Personal information
- Full name: Janet Daria Vasconzuelos de la Cruz
- Born: 4 July 1969 (age 56) Lima, Peru
- Height: 1.68 m (5 ft 6 in)
- Weight: 61 kg (134 lb)

Volleyball information
- Position: Libero (2000 Olympics)
- Number: 9

National team
| 1989–2000 | Peru |

Honours
Women's volleyball
Representing Peru
Pan American Games
| Silver medal – second place | 1987 Indianapolis | Team |
| Bronze medal – third place | 1991 Havana | Team |
CSV South American Championship
| Gold medal – first place | 1989 Curitiba |  |
| Gold medal – first place | 1993 Cusco |  |
| Silver medal – second place | 1991 São Paulo |  |
| Bronze medal – third place | 1999 Valencia |  |

= Janet Vasconzuelos =

Peruvian volleyball player

Janet Vasconzuelos (born 4 July 1969) is a retired Peruvian female volleyball player.

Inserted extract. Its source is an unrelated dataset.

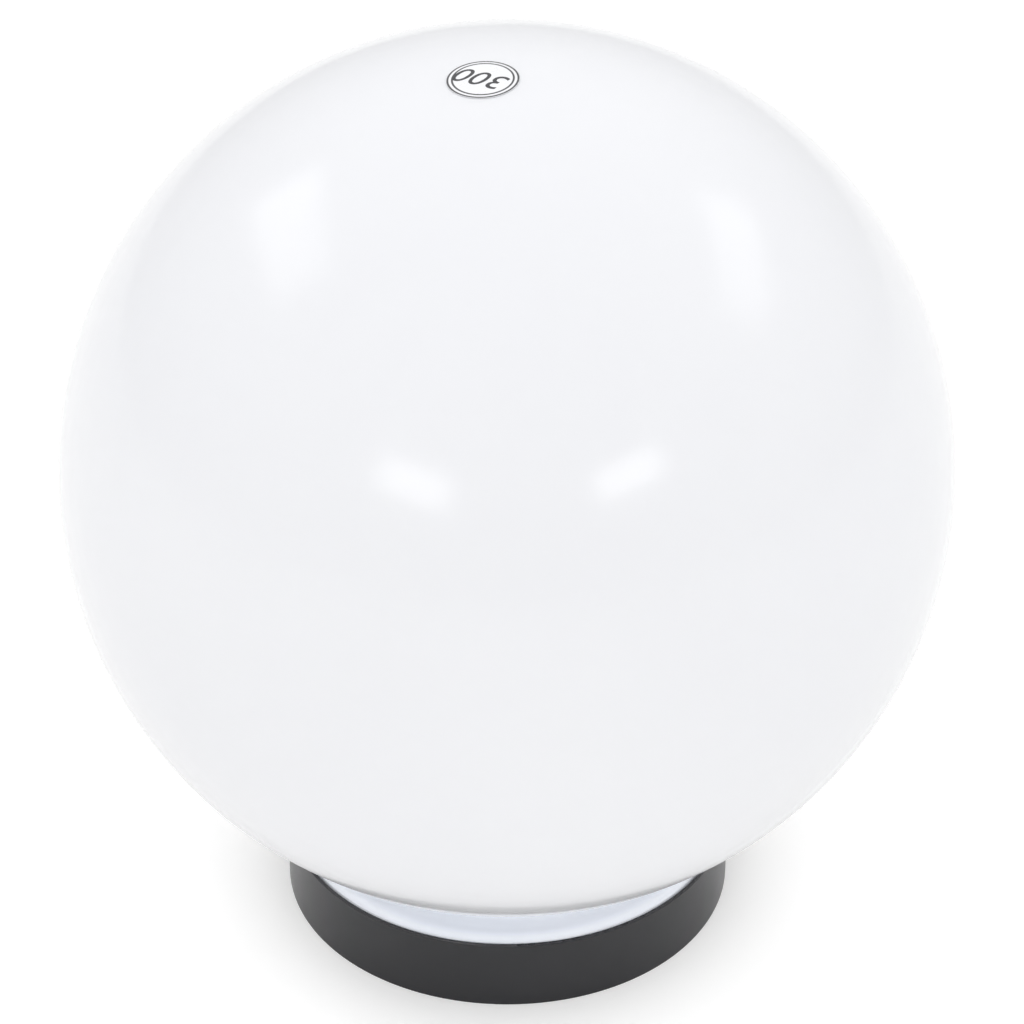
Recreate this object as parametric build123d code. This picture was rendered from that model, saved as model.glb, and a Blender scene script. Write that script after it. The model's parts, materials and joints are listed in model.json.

Vasconzuelos was part of the Peruvian women's national volleyball team at the 2000 Summer Olympics in Sydney, finishing eleventh. While representing Peru, she won a silver medal at the 1987 Pan American Games in Indianapolis and a bronze medal at the 1991 Pan American Games in Havana.

==Career==
Vasconzuelos won with the Peruvian club Cristal Bancoper the silver medal in the 1995 South American Club Championship played in Medellin, Colombia.